Sunday 29 January 2023

Pounding Mochi, Hitting Wives, and Tossing Husbands: Violent New Year Traditions in Japan

Akemashite omedetō gozaimasu (明けましておめでとうございます) - Happy New year - to my readers from a very chilly Japan! We're going through a once-in-a-decade cold spell  as I speak, so now may be a good time to take those New Year Decorations - which typically start coming down on January 7th - to the local shrine to be burned before a big bonfire. This is known as dondo-yaki (どんど焼き), a practice that supposedly "releases" the gods which the decorations have been housing over the new year period. Another common new year decoration, the ubiquitous kagami-mochi (two glutinous rice-cakes stacked on top of each other) are traditionally opened and eaten on January 11th in what is known as kagami-biraki (鏡開き). As you can see from the picture, these are typically topped with a tangerine, referred to as a daidai which is actually the colour orange in native Japanese (the repetition of the syllables supposedly points to the continuation of generations over the changing years).

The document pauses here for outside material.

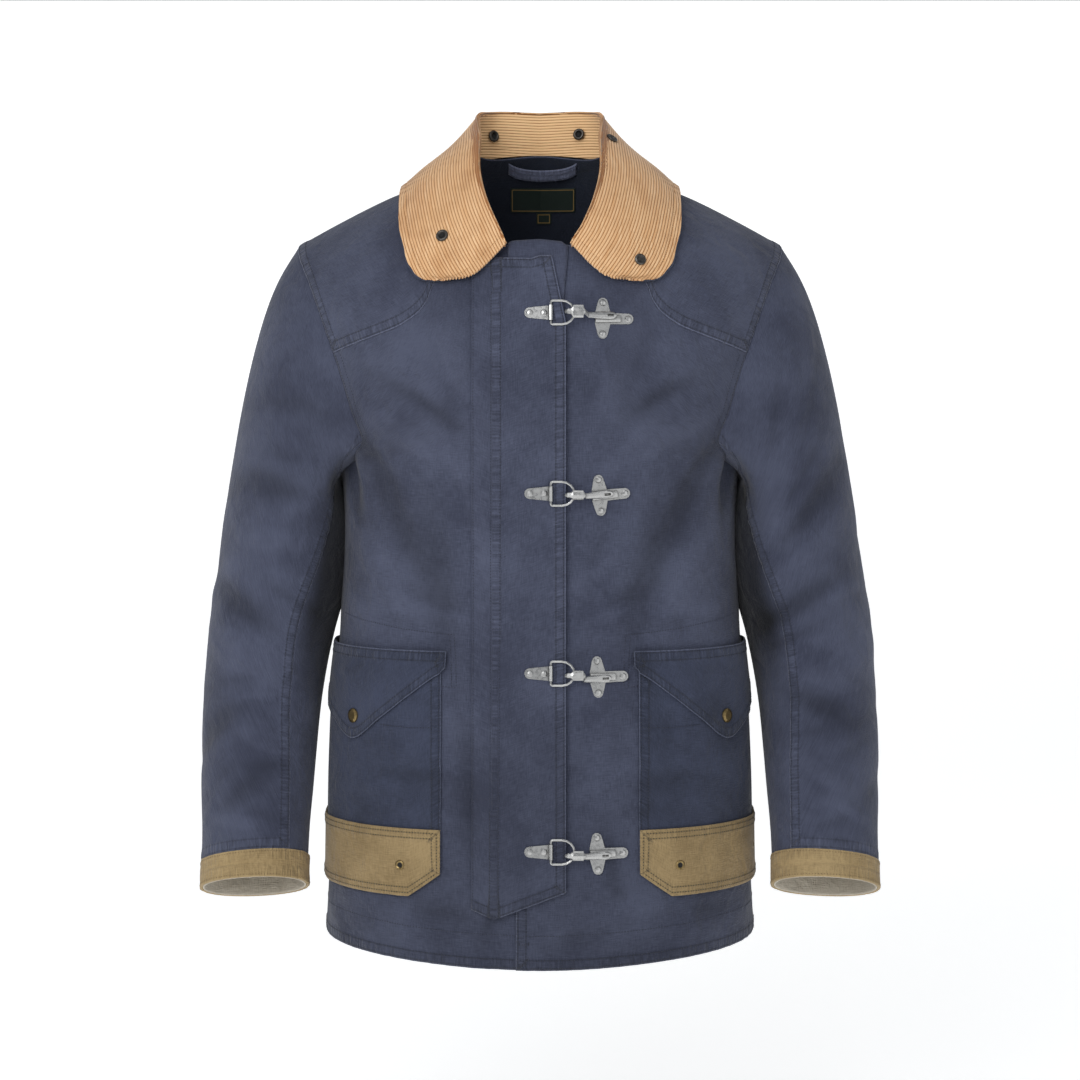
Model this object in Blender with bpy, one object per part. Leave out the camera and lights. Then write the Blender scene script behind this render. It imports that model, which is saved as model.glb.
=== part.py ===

As I explained in an earlier post, the name kagami-mochi comes from its shape: the copper mirrors or kagami used in the Muromachi period were round like a mochi. The kagami-mochi is thus two round lumps of rice cake (mochi) with the smaller one placed on top of the bigger one (representing the past year and the year to come). Kagami-biraki - literally "opening (breaking open) the mirror" - festivals are held all over Japan around January 11th, with the most famous being the annual New Year event held at the Nippon Budokan hall in Chiyoda-ku, Tokyo. Here kagami-biraki involves donning Samurai armour (yoroi), the ritualistic breaking of large mochi offering (as featured on the poster), and taking to the battlefield. It also includes a ceremonial sake toast (sankon no gi) which is no surprise since kagami-biraki also refers to the traditional breaking of a sake casket at weddings.

While most people buy their New Year mochi decorations ready-made from the supermarket (made of plastic with a small rice-cake inside), some people do still make mochi themselves in a process which requires the glutinous rice to be strenuously kneaded. Traditionally, this is done in a wooden or stone mortar (usu) with a heavy wooden mallet in a process known as mochitsuki which is often carried out as a community or neighbourhood event. Pounding the mochi two hundred or so times gives it a smooth, shiny and whiter appearance. More importantly, it is soft enough to eat, though being rather bland itself it is usually consumed with toppings like natto (fermented soy beans), walnut paste, roasted soy-bean flour (kinako), and/or soy sauce (pictured).  

Koshōgatsu (Little New Year) on January 15th - a nod to the old lunar calendar - bookends the New Year period, and usually marks the last day for disposing of decorations. Although many Japanese are unfamiliar with Koshōgatsu, some rural communities still pray for a good harvest and eat azuki-bean rice porridge (小豆粥) on this day. One of the most disturbing Koshōgatsu traditions was that of hitting newly-wed brides on the backside with a sacred wooden pole or broom to ensure their fertility, a practice known variously as yome(no shiri)tataki (嫁[の尻]たたき) or yome-iwai (嫁祝い), literally "hitting the daughter-in-law's bottom" or "celebrating the daughter-in-law." Thankfully, this pretty awful "tradition" was banned in the post-war period, though a modern, ostensibly pain-free, version involving children gently "stroking" the newly-wed's bottom with small brooms is still going (see here). In contrast, one tradition that remains largely unchanged, at least in Niigata, is muko-nage (婿投げ) or "son-in-law throwing" in which a newly-wed groom is thrown down a snowy slope in the general direction of his new wife (see here). Not sure if that does much for fertility but with the plummeting birthrate, I suppose anything is worth a try. And on that note, let me ask you what your favourite (unorthodox) Japanese traditions or festivals are - answers in the COMMENTS please!


Unknown said...

interesting! And did you know, In "Womansword: what japanese words say about women" by Kittredge Cherry January 15 was called "onna shogatsu" and "ko shogastu". On this day of the year, women were given a break from the cooking and cleaning, tasks that reached a crescendo during the big new year's festivities around 1 January. ... Not much seems to have happened on women's new year except for the eating of simple foods and the greeting of friends and the burning of the new year's decoration.

Coincidentally I just used her text about this topic (pp50-51) in a class last week.

Chris Burgess said...

Thanks for the comment! Since the burden of preparing for New Year typically falls on the wife, she definitely deserves a break, though one day in the year doesn't seem nearly enough. I do remember that book though - pubished back in 1987, with a new 30th aniversary edition out in 2016! Will put it up as this month's recommended read.